§ PROBLEM TO WORK ON:
Write out the listing exactly as it is given.
--------------------
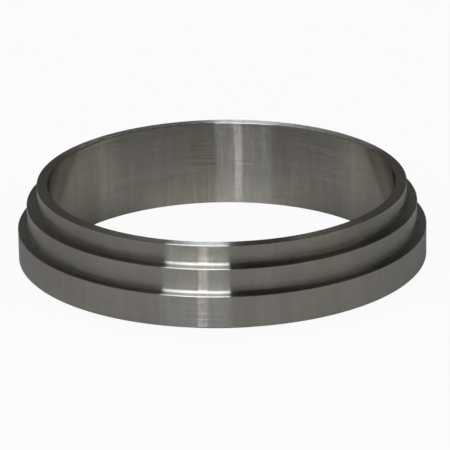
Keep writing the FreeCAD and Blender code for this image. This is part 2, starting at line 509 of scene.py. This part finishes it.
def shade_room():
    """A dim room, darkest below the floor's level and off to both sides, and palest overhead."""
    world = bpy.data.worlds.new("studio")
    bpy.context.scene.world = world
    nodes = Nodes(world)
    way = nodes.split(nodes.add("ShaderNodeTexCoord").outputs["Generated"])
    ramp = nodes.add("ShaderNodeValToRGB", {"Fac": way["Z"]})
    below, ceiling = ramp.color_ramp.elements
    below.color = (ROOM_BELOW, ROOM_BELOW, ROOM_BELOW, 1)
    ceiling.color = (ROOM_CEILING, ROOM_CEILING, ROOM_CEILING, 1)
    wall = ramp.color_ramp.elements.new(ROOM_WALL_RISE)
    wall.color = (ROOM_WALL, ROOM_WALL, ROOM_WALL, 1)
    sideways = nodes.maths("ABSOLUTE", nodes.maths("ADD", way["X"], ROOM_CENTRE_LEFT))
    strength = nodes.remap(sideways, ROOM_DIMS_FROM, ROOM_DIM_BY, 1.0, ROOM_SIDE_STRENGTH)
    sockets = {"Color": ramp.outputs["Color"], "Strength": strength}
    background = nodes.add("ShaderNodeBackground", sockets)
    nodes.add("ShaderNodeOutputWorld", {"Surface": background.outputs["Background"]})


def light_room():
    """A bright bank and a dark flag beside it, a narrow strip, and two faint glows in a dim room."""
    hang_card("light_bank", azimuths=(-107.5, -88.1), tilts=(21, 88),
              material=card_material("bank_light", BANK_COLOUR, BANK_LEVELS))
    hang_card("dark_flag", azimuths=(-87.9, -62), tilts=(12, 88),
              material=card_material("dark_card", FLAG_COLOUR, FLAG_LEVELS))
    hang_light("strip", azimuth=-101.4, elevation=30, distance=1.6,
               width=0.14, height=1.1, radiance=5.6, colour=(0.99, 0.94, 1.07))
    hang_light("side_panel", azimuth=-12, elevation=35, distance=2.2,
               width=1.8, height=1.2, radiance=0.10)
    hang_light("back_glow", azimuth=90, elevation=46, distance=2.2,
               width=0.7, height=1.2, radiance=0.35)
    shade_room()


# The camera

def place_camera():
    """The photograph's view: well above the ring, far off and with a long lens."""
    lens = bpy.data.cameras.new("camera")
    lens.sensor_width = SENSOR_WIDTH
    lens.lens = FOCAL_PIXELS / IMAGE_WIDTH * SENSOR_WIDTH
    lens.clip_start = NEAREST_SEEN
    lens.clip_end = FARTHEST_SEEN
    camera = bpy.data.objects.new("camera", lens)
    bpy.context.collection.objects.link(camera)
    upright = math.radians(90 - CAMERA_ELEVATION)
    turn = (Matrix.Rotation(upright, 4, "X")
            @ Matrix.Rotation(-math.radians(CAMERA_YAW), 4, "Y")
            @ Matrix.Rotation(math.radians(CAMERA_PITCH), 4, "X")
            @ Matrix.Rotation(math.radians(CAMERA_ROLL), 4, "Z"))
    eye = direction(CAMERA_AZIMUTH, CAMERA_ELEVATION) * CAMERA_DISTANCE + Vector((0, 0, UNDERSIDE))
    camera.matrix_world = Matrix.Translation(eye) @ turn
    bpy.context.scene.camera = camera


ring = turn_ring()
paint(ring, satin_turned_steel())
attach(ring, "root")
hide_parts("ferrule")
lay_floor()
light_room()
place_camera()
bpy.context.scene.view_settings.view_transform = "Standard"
--------------------
§ THE RESULT:
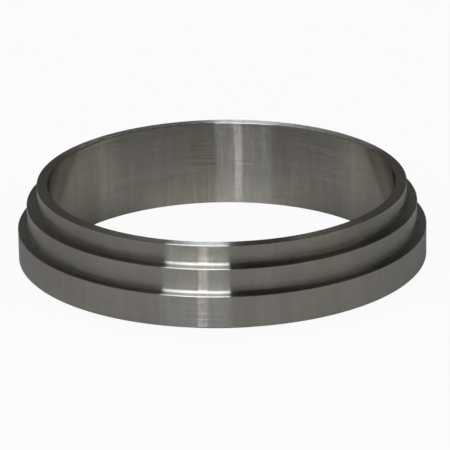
Keep writing the FreeCAD and Blender code for this image. This is part 2, starting at line 509 of scene.py. This part finishes it.
def shade_room():
    """A dim room, darkest below the floor's level and off to both sides, and palest overhead."""
    world = bpy.data.worlds.new("studio")
    bpy.context.scene.world = world
    nodes = Nodes(world)
    way = nodes.split(nodes.add("ShaderNodeTexCoord").outputs["Generated"])
    ramp = nodes.add("ShaderNodeValToRGB", {"Fac": way["Z"]})
    below, ceiling = ramp.color_ramp.elements
    below.color = (ROOM_BELOW, ROOM_BELOW, ROOM_BELOW, 1)
    ceiling.color = (ROOM_CEILING, ROOM_CEILING, ROOM_CEILING, 1)
    wall = ramp.color_ramp.elements.new(ROOM_WALL_RISE)
    wall.color = (ROOM_WALL, ROOM_WALL, ROOM_WALL, 1)
    sideways = nodes.maths("ABSOLUTE", nodes.maths("ADD", way["X"], ROOM_CENTRE_LEFT))
    strength = nodes.remap(sideways, ROOM_DIMS_FROM, ROOM_DIM_BY, 1.0, ROOM_SIDE_STRENGTH)
    sockets = {"Color": ramp.outputs["Color"], "Strength": strength}
    background = nodes.add("ShaderNodeBackground", sockets)
    nodes.add("ShaderNodeOutputWorld", {"Surface": background.outputs["Background"]})


def light_room():
    """A bright bank and a dark flag beside it, a narrow strip, and two faint glows in a dim room."""
    hang_card("light_bank", azimuths=(-107.5, -88.1), tilts=(21, 88),
              material=card_material("bank_light", BANK_COLOUR, BANK_LEVELS))
    hang_card("dark_flag", azimuths=(-87.9, -62), tilts=(12, 88),
              material=card_material("dark_card", FLAG_COLOUR, FLAG_LEVELS))
    hang_light("strip", azimuth=-101.4, elevation=30, distance=1.6,
               width=0.14, height=1.1, radiance=5.6, colour=(0.99, 0.94, 1.07))
    hang_light("side_panel", azimuth=-12, elevation=35, distance=2.2,
               width=1.8, height=1.2, radiance=0.10)
    hang_light("back_glow", azimuth=90, elevation=46, distance=2.2,
               width=0.7, height=1.2, radiance=0.35)
    shade_room()


# The camera

def place_camera():
    """The photograph's view: well above the ring, far off and with a long lens."""
    lens = bpy.data.cameras.new("camera")
    lens.sensor_width = SENSOR_WIDTH
    lens.lens = FOCAL_PIXELS / IMAGE_WIDTH * SENSOR_WIDTH
    lens.clip_start = NEAREST_SEEN
    lens.clip_end = FARTHEST_SEEN
    camera = bpy.data.objects.new("camera", lens)
    bpy.context.collection.objects.link(camera)
    upright = math.radians(90 - CAMERA_ELEVATION)
    turn = (Matrix.Rotation(upright, 4, "X")
            @ Matrix.Rotation(-math.radians(CAMERA_YAW), 4, "Y")
            @ Matrix.Rotation(math.radians(CAMERA_PITCH), 4, "X")
            @ Matrix.Rotation(math.radians(CAMERA_ROLL), 4, "Z"))
    eye = direction(CAMERA_AZIMUTH, CAMERA_ELEVATION) * CAMERA_DISTANCE + Vector((0, 0, UNDERSIDE))
    camera.matrix_world = Matrix.Translation(eye) @ turn
    bpy.context.scene.camera = camera


ring = turn_ring()
paint(ring, satin_turned_steel())
attach(ring, "root")
hide_parts("ferrule")
lay_floor()
light_room()
place_camera()
bpy.context.scene.view_settings.view_transform = "Standard"